MUSICA › LAS PRESENTACIONES DE HERNAN JACINTO Y DANILO PEREZ EN LA SALA ARGENTINA
› Por Diego Fischerman
La luz quedó concentrada sobre el escenario. Y Hernán Jacinto, uno de los más destacados pianistas del jazz argentino, se sentó al piano de gran cola y empezó a tocar. Era el principio de un festival de características inéditas y era la inauguración de una sala excepcional (otra) en el nuevo Centro Cultural Kirchner. Después, al promediar su actuación, otro virtuoso, el panameño Danilo Pérez habló, quizá sintetizando la sensación de muchos: “Cuando entré aquí me dije: ‘Esto no es un centro cultural; es mucho más’ –dijo–. Tuve la sensación de que éste es un lugar desde el que puede fundarse el futuro.”
Jacinto y Pérez compartieron la noche inaugural de este encuentro que a lo largo de 26 conciertos reúne a muchos de los más importantes músicos locales, a varios de distintas partes de América latina y el Caribe y algunas luminarias estadounidenses y europeas. Allí coexisten el jazz –que por su trabajo sobre los desarrollos instrumentales tiene una presencia significativa– y los abordajes creativos sobre materiales de distintos folklores, rurales y urbanos. Pero claro, lo más inusual, sobre todo para los artistas de tradición popular, son las propias salas, bellísimas y a la vez austeras, y de acústicas perfectas, y, sobre todo, los pianos. El de la nueva Sala Argentina, aun cuando su condición flamante pudiera jugarle un poco en contra –en el campo dirían que, como a un buen caballo, hay que andarlo–, tiene un sonido poderoso, un timbre homogéneo y, sobre todo, destaca, de una manera que a los instrumentos habituales en los clubes de jazz y aun a los de la mayoría de los teatros les resultaría imposible, matices, ataques y sutilezas como el sobrevuelo sobre el teclado o los delicados clusters (racimos de notas, tocados con el puño o el antebrazo) de Pérez, o los juegos con la mano dentro del encordado, asordinando determinadas notas, por parte de Jacinto.

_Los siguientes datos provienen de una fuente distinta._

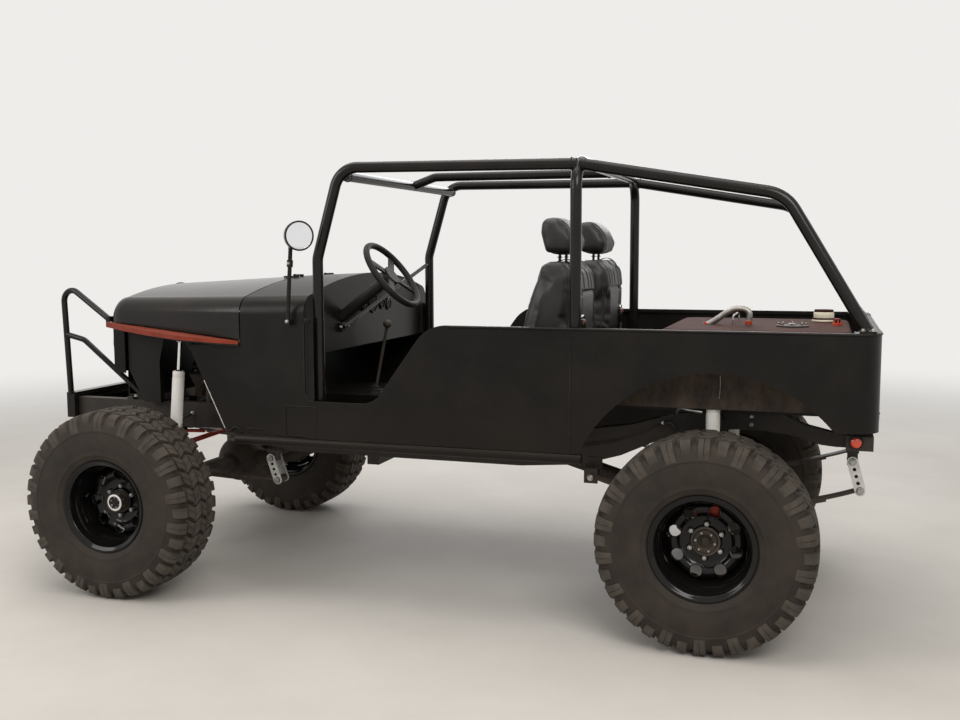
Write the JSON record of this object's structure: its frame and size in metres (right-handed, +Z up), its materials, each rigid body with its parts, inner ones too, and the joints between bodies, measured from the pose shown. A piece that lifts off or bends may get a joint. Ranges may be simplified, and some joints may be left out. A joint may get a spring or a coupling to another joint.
{
  "type": "lifted open off-road utility vehicle",
  "caption": "Lifted open-top off-road utility vehicle with a full tube cage, leaf springs, large mud tyres, bucket seats and a fuel cell in the bed.",
  "frame": {"origin": "on the ground under the centre of the vehicle's overall box", "axes": "+X is forward, +Y is the driver's left and +Z is up"},
  "size_m": [3.968, 2.044, 1.99],
  "materials": {
    "frame_black": "satin",
    "axle_black": "satin",
    "link_steel": "satin",
    "red_paint": "satin",
    "wheel_grip": "satin",
    "engine_cast": "rough",
    "body_black": "satin",
    "hood_black": "gloss",
    "tube_black": "gloss",
    "cell_black": "gloss",
    "seat_leather": "satin",
    "spring_steel": "satin",
    "zinc": "satin",
    "shock_white": "gloss",
    "rim_black": "gloss",
    "tyre_rubber": "rough"
  },
  "bodies": {
    "chassis": {"cage": "tube_black", "engine": "engine_cast", "fender_left": "red_paint", "fender_right": "red_paint", "frame": "frame_black", "front_axle": "axle_black", "front_bumper": "frame_black", "front_shaft": "frame_black", "fuel_cell": "cell_black", "grille": "body_black", "mirror": "body_black", "rear_axle": "axle_black", "rear_shaft": "frame_black", "seat_left": "seat_leather", "seat_right": "seat_leather", "shackle_front_left": "zinc", "shackle_front_right": "zinc", "shackle_rear_left": "zinc", "shackle_rear_right": "zinc", "shock_front_left": "shock_white", "shock_front_right": "shock_white", "shock_rear_left": "shock_white", "shock_rear_right": "shock_white", "spring_front_left": "spring_steel", "spring_front_right": "spring_steel", "spring_rear_left": "spring_steel", "spring_rear_right": "spring_steel", "steering_column": "frame_black", "tub": "body_black"},
    "knuckle_left": {"knuckle_left": "axle_black"},
    "knuckle_right": {"knuckle_right": "axle_black"},
    "tie_rod": {"tie_rod": "link_steel"},
    "pitman_arm": {"pitman_arm": "link_steel"},
    "drag_link": {"drag_link": "red_paint"},
    "steering_wheel": {"steering_wheel": "wheel_grip"},
    "hood": {"hood": "hood_black"},
    "tailgate": {"tailgate": "body_black"},
    "wheel_front_left": {"rim_front_left": "rim_black", "tyre_front_left": "tyre_rubber"},
    "wheel_front_right": {"rim_front_right": "rim_black", "tyre_front_right": "tyre_rubber"},
    "wheel_rear_left": {"rim_rear_left": "rim_black", "tyre_rear_left": "tyre_rubber"},
    "wheel_rear_right": {"rim_rear_right": "rim_black", "tyre_rear_right": "tyre_rubber"}
  },
  "joints": [
    {"name": "steer_left", "type": "hinge", "parent": "chassis", "child": "knuckle_left", "pos_m": [1.3545, 0.735, 0.4375], "axis": [0, 0, 1], "range_deg": [-26, 26]},
    {"name": "steer_right", "type": "hinge", "parent": "chassis", "child": "knuckle_right", "pos_m": [1.3545, -0.735, 0.4375], "axis": [0, 0, 1], "range_deg": [-26, 26]},
    {"name": "tie_rod_turn", "type": "hinge", "parent": "knuckle_left", "child": "tie_rod", "pos_m": [1.5045, 0.735, 0.4195], "axis": [0, 0, 1], "range_deg": [-26, 26]},
    {"name": "pitman_turn", "type": "hinge", "parent": "chassis", "child": "pitman_arm", "pos_m": [1.362, 0.345, 0.68], "axis": [0, 0, 1], "range_deg": [-26, 26]},
    {"name": "drag_link_turn", "type": "hinge", "parent": "pitman_arm", "child": "drag_link", "pos_m": [1.512, 0.405, 0.56], "axis": [0, 0, 1], "range_deg": [-26, 26]},
    {"name": "steering_wheel_turn", "type": "hinge", "parent": "chassis", "child": "steering_wheel", "pos_m": [0.178, 0.36, 1.486], "axis": [-0.797, 0, 0.604], "range_deg": [-416, 416]},
    {"name": "hood_hinge", "type": "hinge", "parent": "chassis", "child": "hood", "pos_m": [0.782, 0, 1.478], "axis": [0, -1, 0], "range_deg": [0, 55]},
    {"name": "tailgate_hinge", "type": "hinge", "parent": "chassis", "child": "tailgate", "pos_m": [-1.9765, 0, 0.93], "axis": [0, -1, 0], "range_deg": [0, 90]},
    {"name": "spin_front_left", "type": "hinge", "parent": "knuckle_left", "child": "wheel_front_left", "pos_m": [1.3545, 0.865, 0.4375], "axis": [0, 1, 0], "continuous": true},
    {"name": "spin_rear_left", "type": "hinge", "parent": "chassis", "child": "wheel_rear_left", "pos_m": [-1.3305, 0.735, 0.4375], "axis": [0, 1, 0], "continuous": true},
    {"name": "spin_front_right", "type": "hinge", "parent": "knuckle_right", "child": "wheel_front_right", "pos_m": [1.3545, -0.865, 0.4375], "axis": [0, 1, 0], "continuous": true},
    {"name": "spin_rear_right", "type": "hinge", "parent": "chassis", "child": "wheel_rear_right", "pos_m": [-1.3305, -0.735, 0.4375], "axis": [0, 1, 0], "continuous": true}
  ],
  "couplings": [
    {"joint": "steer_right", "follows": "steer_left", "ratio": 1},
    {"joint": "tie_rod_turn", "follows": "steer_left", "ratio": -1},
    {"joint": "pitman_turn", "follows": "steer_left", "ratio": 1},
    {"joint": "drag_link_turn", "follows": "steer_left", "ratio": -1},
    {"joint": "steering_wheel_turn", "follows": "steer_left", "ratio": 16}
  ]
}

El riesgo es el de aprisionar a los músicos en esa fascinación. El de provocar una especie de síndrome jarrettiano de trascendencia obligada. O, simplemente, el de hacerles sentir que visten un smoking al que no están acostumbrados o que les han dado para manejar un auto demasiado nuevo, demasiado potente y, también, demasiado lujoso. Y en muchos momentos de las actuaciones tanto de Jacinto como de Pérez, como si ambos hubieran sido hechizados por el mismo sortilegio, los músicos fueron el instrumento de su instrumento. Jacinto eligió el formato de una larga improvisación encadenada, en donde pasó por temas propios y composiciones clásicas como “A felicidade”, de Tom Jobim y Vinicius de Moraes (en ocasiones tan sólo por algún motivo). Exhibió un pianismo sorprendente, dueño de un extraordinario manejo del sonido y el fraseo pero, por momentos, fue capturado por el virtuosismo y por una estética singularmente más inorgánica y menos contundente que la que exhibe cuando toca con su propio grupo y en contextos más jazzísticos.

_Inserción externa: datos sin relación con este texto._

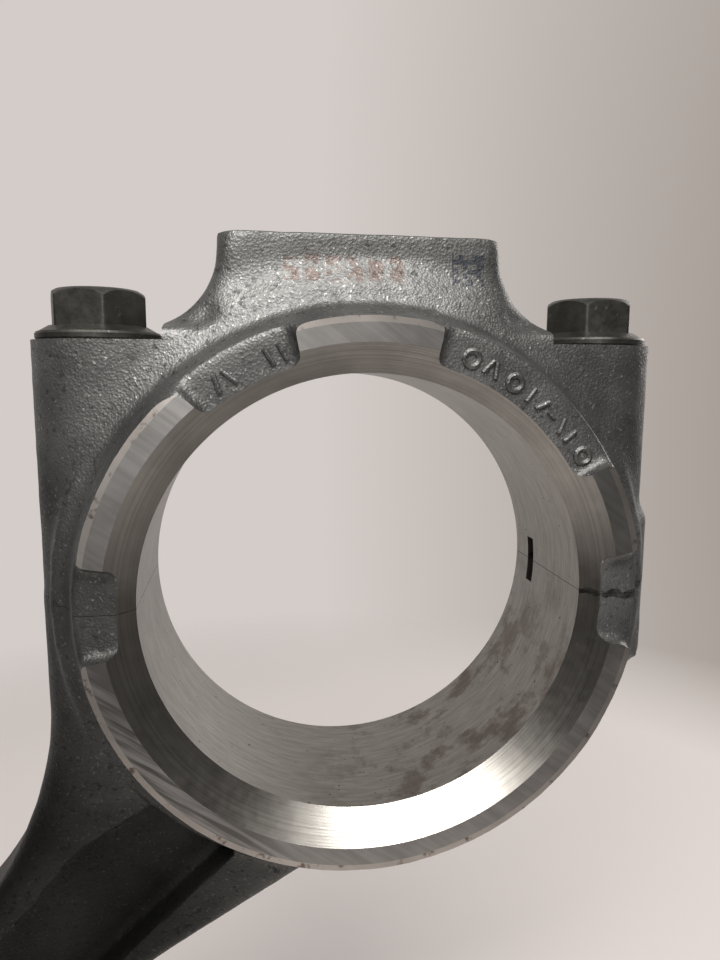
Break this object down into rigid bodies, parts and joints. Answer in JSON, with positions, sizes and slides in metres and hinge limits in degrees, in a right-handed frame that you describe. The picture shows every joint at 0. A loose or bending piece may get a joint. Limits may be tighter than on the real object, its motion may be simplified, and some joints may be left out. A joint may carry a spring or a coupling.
{
  "type": "connecting rod",
  "caption": "Forged steel connecting rod for a large diesel engine, with an obliquely split big end, flanged cap bolts and a bushed small end.",
  "frame": {"origin": "centre of the big-end bore, midway between its thrust faces", "axes": "+Y along the big-end bore, +Z along the cap bolts from the rod towards the cap, +X along the split face away from the shank"},
  "size_m": [0.2923, 0.054, 0.324],
  "materials": {
    "forged_steel": "shot-blasted forging with machined bores and faces",
    "bolt_steel": "phosphated",
    "bronze": "bored bronze"
  },
  "bodies": {
    "rod": {"rod_body": "forged_steel", "small_end_bush": "bronze"},
    "cap": {"bearing_cap": "forged_steel"},
    "left_bolt": {"bolt_left": "bolt_steel"},
    "right_bolt": {"bolt_right": "bolt_steel"}
  },
  "joints": [
    {"name": "cap_lift", "type": "slide", "parent": "rod", "child": "cap", "axis": [0, 0, 1], "range_m": [0, 0.08]},
    {"name": "left_bolt_draw", "type": "slide", "parent": "cap", "child": "left_bolt", "axis": [0, 0, 1], "range_m": [0, 0.1]},
    {"name": "right_bolt_draw", "type": "slide", "parent": "cap", "child": "right_bolt", "axis": [0, 0, 1], "range_m": [0, 0.1]}
  ]
}
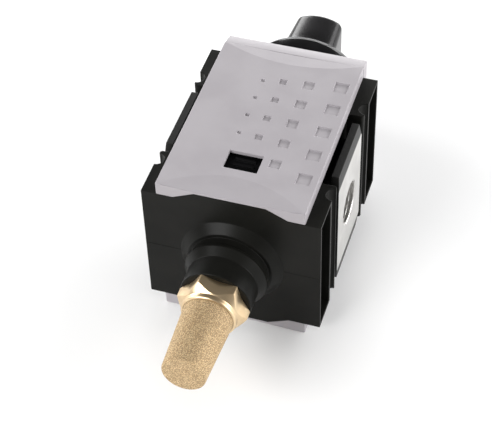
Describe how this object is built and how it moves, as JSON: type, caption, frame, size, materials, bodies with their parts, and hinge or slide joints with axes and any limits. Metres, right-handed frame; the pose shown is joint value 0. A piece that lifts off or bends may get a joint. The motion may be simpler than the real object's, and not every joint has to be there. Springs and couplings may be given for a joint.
{
  "type": "pneumatic venting ball valve module with muffler",
  "caption": "Hand-operated venting shut-off valve module for an air-preparation line: covered body, side ports, turning knob and a sintered-bronze exhaust muffler.",
  "frame": {"origin": "on the outer face of the rear cover, straight below the crossing of the port axis and the valve axis", "axes": "+X is the flow direction, from the inlet port to the outlet port; +Y runs along the valve from the muffler to the knob; +Z points out of the front cover"},
  "size_m": [0.06, 0.1553, 0.0581],
  "materials": {
    "body_plastic": "moulded, fine texture",
    "cover_plastic": "moulded, smooth satin",
    "insert_plastic": "moulded, smooth",
    "knob_plastic": "moulded, semi-gloss",
    "port_metal": "die-cast, fine blasted",
    "spring_steel": "rolled strip",
    "screw_steel": "zinc plated",
    "seal_rubber": "moulded",
    "seat_plastic": "turned PTFE",
    "washer_plastic": "moulded acetal",
    "brass": "turned and milled, bright",
    "plated_brass": "turned, nickel plated, polished",
    "sintered_bronze": "sintered grain, dull"
  },
  "bodies": {
    "valve": {"valve_body": "body_plastic", "front_cover": "cover_plastic", "rear_cover": "cover_plastic", "window_insert": "insert_plastic", "end_frame": "cover_plastic", "outlet_port_plate": "port_metal", "inlet_port_plate": "port_metal", "outlet_spigot_seal": "seal_rubber", "inlet_spigot_seal": "seal_rubber", "outlet_retaining_clip": "spring_steel", "inlet_retaining_clip": "spring_steel", "outlet_ball_seat": "seat_plastic", "inlet_ball_seat": "seat_plastic", "outlet_seat_seal": "seal_rubber", "inlet_seat_seal": "seal_rubber", "thrust_washer": "washer_plastic", "bonnet": "body_plastic", "bonnet_seal": "seal_rubber", "bonnet_screws": "screw_steel", "exhaust_adapter": "body_plastic", "exhaust_adapter_seal": "seal_rubber", "muffler_base": "brass", "muffler_element": "sintered_bronze"},
    "handle": {"knob": "knob_plastic", "knob_screw": "screw_steel", "knob_cap": "knob_plastic", "stem": "plated_brass", "stem_seals": "seal_rubber"},
    "ball": {"ball": "plated_brass"}
  },
  "joints": [
    {"name": "knob_turn", "type": "hinge", "parent": "valve", "child": "handle", "pos_m": [0, 0.0412, 0.02905], "axis": [0, 1, 0], "range_deg": [0, 90]},
    {"name": "ball_turn", "type": "hinge", "parent": "valve", "child": "ball", "pos_m": [0, 0, 0.02905], "axis": [0, 1, 0], "range_deg": [0, 90]}
  ],
  "couplings": [
    {"joint": "ball_turn", "follows": "knob_turn", "ratio": 1}
  ]
}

Pérez, por su parte, brilló en los momentos en que se liberó de la hipnosis y se acercó a Monk. Con una fantástica mano izquierda y un muy interesante manejo del contrapunto, cuando quiso ser “clásico” tocó pálidos remedos de Ravel; cuando fue él mismo –o, eventualmente, esa parte de él mismo por la que Dizzy Gillespie lo apadrinó y por la que se convirtió en el pianista de Wayne Shorter– mostró solidez y lució su indudable swing. Faltó aquello que muchos de los presentes esperaban: un poco de bueno y viejo jazz latino. De aquella ecuación que deslumbró en su disco de 1996, Panamonk, se hizo extrañar bastante el segundo término y el primero por completo. Y a cambio no llegó a articularse nada muy definido. Fue, de todas maneras, la ocasión para disfrutar a un gran pianista. “Ustedes, con este Centro maravilloso, tienen un reto”, dijo, casi sobre el final. Y agregó: “Me vuelvo a mi país loco de envidia”.